Towards the Automatic Detection of Volcanic Unrest using Sentinel-1 InSAR data and Machine Learning

Recent improvements in frequency, type and availability of satellite images mean it is now feasible to routinely monitor volcanoes in both urban and remote areas. In particular, Interferometric Synthetic Aperture Radar (InSAR) data can detect volcanic surface deformation, which has a strong statistical link to eruption. LïCSAR, our automated processing chain for Sentinel-1 data (http://comet.nerc.ac.uk/COMET-LiCS-portal/), have produced more than 30,000 interferograms on 1300 active land-volcanoes. The amount of data is too large to be manually analysed on a global basis. Therefore, machine learning algorithms become necessary to detect automatically volcanic ground deformation signals. The proposed method works on wrapped interferograms with no atmospheric corrections. The ground deformations displayed as fringes provide strong low-level visual features for image classification. We extract spatial characteristics of the interferograms using deep Convolutional Neural Networks (CNN). The algorithm provides as a result the probability that a given interferogram contains surface deformation.

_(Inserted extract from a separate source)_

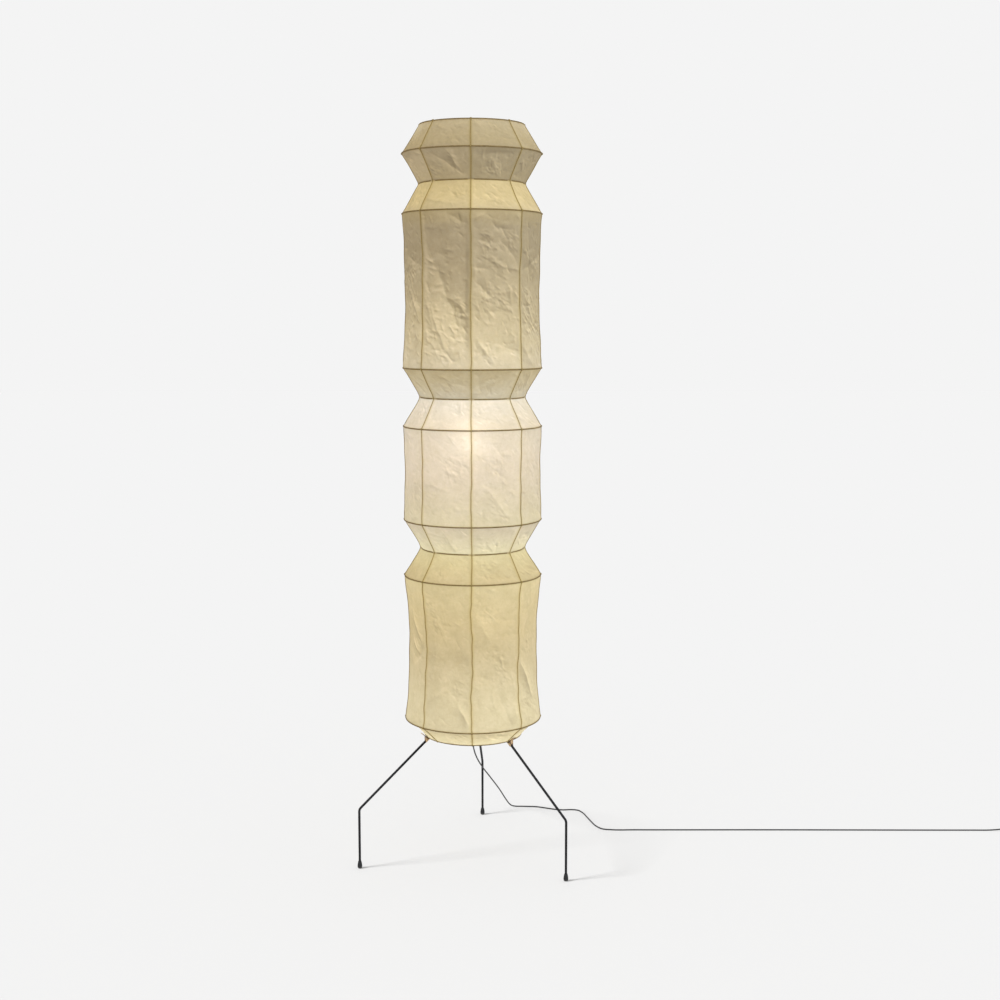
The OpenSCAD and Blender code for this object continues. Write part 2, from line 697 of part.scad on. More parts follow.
// The rocker lies with its left end down; it turns on two stub pins
module switch_rocker() {
    color("#232326") translate([rocker_x, 132, rocker_z]) rotate([90, -rocker_tilt, 0]) {
        linear_extrude(height = 12.2, center = true) polygon([
            [-10.3, -1], [0, -3], [10.3, -1], [10.3, 9.6], [0, 8.2], [-10.3, 9.6]
        ]);
        cylinder(r = 1.5, h = 17, center = true, $fn = 32);
    }
}

// Flat two-pin plug lying on its side, its tail towards the coil
module plug_body() {
    color("#141416") translate([plug_in[0], plug_in[1], plug_axis_z]) {
        rotate([-90, 0, 0]) cylinder(r1 = 2.6, r2 = 4.6, h = plug_tail_l + 1);
        translate([0, plug_tail_l, 0]) intersection() {
            linear_extrude(height = plug_t, center = true) polygon([
                [-6, 0], [6, 0], [8.5, 6], [plug_face_w / 2, 19], [plug_face_w / 2, plug_body_l],
                [-plug_face_w / 2, plug_body_l], [-plug_face_w / 2, 19], [-8.5, 6]
            ]);
            rotate([90, 0, 0]) translate([0, 0, -plug_body_l]) linear_extrude(height = plug_body_l)
                polygon([
                    [-plug_face_w / 2, -4], [-plug_face_w / 2 + 4, -plug_t / 2],
                    [plug_face_w / 2 - 4, -plug_t / 2], [plug_face_w / 2, -4],
                    [plug_face_w / 2, 4], [plug_face_w / 2 - 4, plug_t / 2],
                    [-plug_face_w / 2 + 4, plug_t / 2], [-plug_face_w / 2, 4]
                ]);
        }
    }
}

module plug_pins() {
    face_y = plug_in[1] + plug_tail_l + plug_body_l;
    color("#c9ccce") for (s = [-1, 1])
        translate([plug_in[0] + s * pin_spacing / 2, face_y, plug_axis_z]) rotate([-90, 0, 0]) {
            cylinder(r = pin_r, h = pin_l - 1);
            translate([0, 0, pin_l - 1]) cylinder(r1 = pin_r, r2 = pin_r - 0.8, h = 1);
        }
}

// ======== The nodes

hub();
grub_screws();
leg(0);  // leg_rear
leg(1);  // leg_left
leg(2);  // leg_right
foot(0);  // foot_rear
foot(1);  // foot_left
foot(2);  // foot_right
leg_clips();
stem();
stem_locknut();
holder_locknut();
harp_saddle();
harp();
harp_stud();
holder_cap();
holder_insulator();
holder_contact();
holder_sleeve();
holder_shell();
bulb_contact();
bulb_insulator();
bulb_cap();
bulb_glass();
hoop(0);  // hoop_top
hoop(1);  // hoop_head
hoop(2);  // hoop_upper_neck
hoop(3);  // hoop_upper_drum_top
hoop(4);  // hoop_upper_drum_base
hoop(5);  // hoop_middle_neck
hoop(6);  // hoop_middle_drum_top
hoop(7);  // hoop_middle_drum_base
hoop(8);  // hoop_lower_neck
hoop(9);  // hoop_lower_drum_top
hoop(10);  // hoop_lower_drum_base
hoop(11);  // hoop_bottom
paper_band(0);  // paper_collar
paper_band(1);  // paper_head
paper_band(2);  // paper_upper_shoulder
paper_band(3);  // paper_upper_drum
paper_band(4);  // paper_upper_waist
paper_band(5);  // paper_middle_shoulder
paper_band(6);  // paper_middle_drum
paper_band(7);  // paper_middle_waist
paper_band(8);  // paper_lower_shoulder
paper_band(9);  // paper_lower_drum
paper_band(10);  // paper_hem
tie_threads();
spider();
finial_washer();
finial();
cord_gland();
cord();
cord_coil();
coil_tie();
switch_body();
switch_rocker();
plug_body();
plug_pins();
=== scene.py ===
# Paper lantern floor lamp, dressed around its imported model.
# Metres, +Z up, -Y to the front, the origin on the floor under the shade's axis.
import json
import math

import bpy
import numpy as np
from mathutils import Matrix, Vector

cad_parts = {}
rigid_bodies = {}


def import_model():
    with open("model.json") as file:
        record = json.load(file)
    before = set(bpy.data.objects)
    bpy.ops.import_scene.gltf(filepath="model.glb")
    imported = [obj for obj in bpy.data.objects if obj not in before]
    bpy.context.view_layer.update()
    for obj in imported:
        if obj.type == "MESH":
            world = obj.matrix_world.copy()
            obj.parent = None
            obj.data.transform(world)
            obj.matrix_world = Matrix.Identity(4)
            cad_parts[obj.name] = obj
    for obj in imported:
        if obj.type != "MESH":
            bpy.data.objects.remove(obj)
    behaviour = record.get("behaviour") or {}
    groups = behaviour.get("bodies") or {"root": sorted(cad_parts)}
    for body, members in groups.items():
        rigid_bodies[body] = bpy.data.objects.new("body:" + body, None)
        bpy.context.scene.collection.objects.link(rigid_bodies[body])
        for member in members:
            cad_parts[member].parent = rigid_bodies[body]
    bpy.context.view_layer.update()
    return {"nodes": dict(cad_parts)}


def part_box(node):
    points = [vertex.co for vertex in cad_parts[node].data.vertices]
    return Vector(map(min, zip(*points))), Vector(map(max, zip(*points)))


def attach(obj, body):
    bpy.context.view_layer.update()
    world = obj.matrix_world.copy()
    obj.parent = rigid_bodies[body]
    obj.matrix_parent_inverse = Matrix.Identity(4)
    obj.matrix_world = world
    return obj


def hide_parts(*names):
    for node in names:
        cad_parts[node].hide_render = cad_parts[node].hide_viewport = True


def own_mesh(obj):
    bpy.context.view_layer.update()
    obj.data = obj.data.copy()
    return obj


for leftover in list(bpy.data.objects):
    bpy.data.objects.remove(leftover)
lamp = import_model()
scene = bpy.context.scene
solids = lamp["nodes"]

# ---- Camera
# The photograph's view: a little to the right of the lamp, nearly three metres from
# it and 1.07 m up, tipped down a few degrees.
photo_view = bpy.data.objects.new("photo_view", bpy.data.cameras.new("photo_view"))
photo_view.data.sensor_width = 36
photo_view.data.lens = 54.0
photo_view.location = (0.0542, -2.9494, 1.0736)
photo_view.rotation_euler = (math.radians(90 - 6.775), 0, 0)
scene.collection.objects.link(photo_view)
scene.camera = photo_view
scene.view_settings.view_transform = "Standard"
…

The positive results (probability >0.5) are checked manually by an expert and fed back for model retraining. Following the retraining process with Sentinel-1 data, the classifier reduced the number of interferograms flagged to approximately 100, which required further inspection, and at least 39 are considered 'true positives', e.g. the ground deformation unrest at Cerro Azul (Galapagos) in March 2017 was detected with a probability of 1.0. We demonstrate that machine learning can efficiently detect large, rapid deformation signals in wrapped interferograms, but further development is required to detect slow or small deformation patterns, which do not show multiple fringes in short duration interferograms. For future work, we will resolve a lack of positive samples with synthetic data (atmospheric+deformation) and we will also test our algorithm with different InSAR products (unwrapped or stacked interferograms). This study is the first to use machine learning approaches for detecting volcanic deformation in large datasets and demonstrates the potential of such techniques for developing volcanic unrest alert systems based on satellite imagery to support risk assessment on volcano observatories.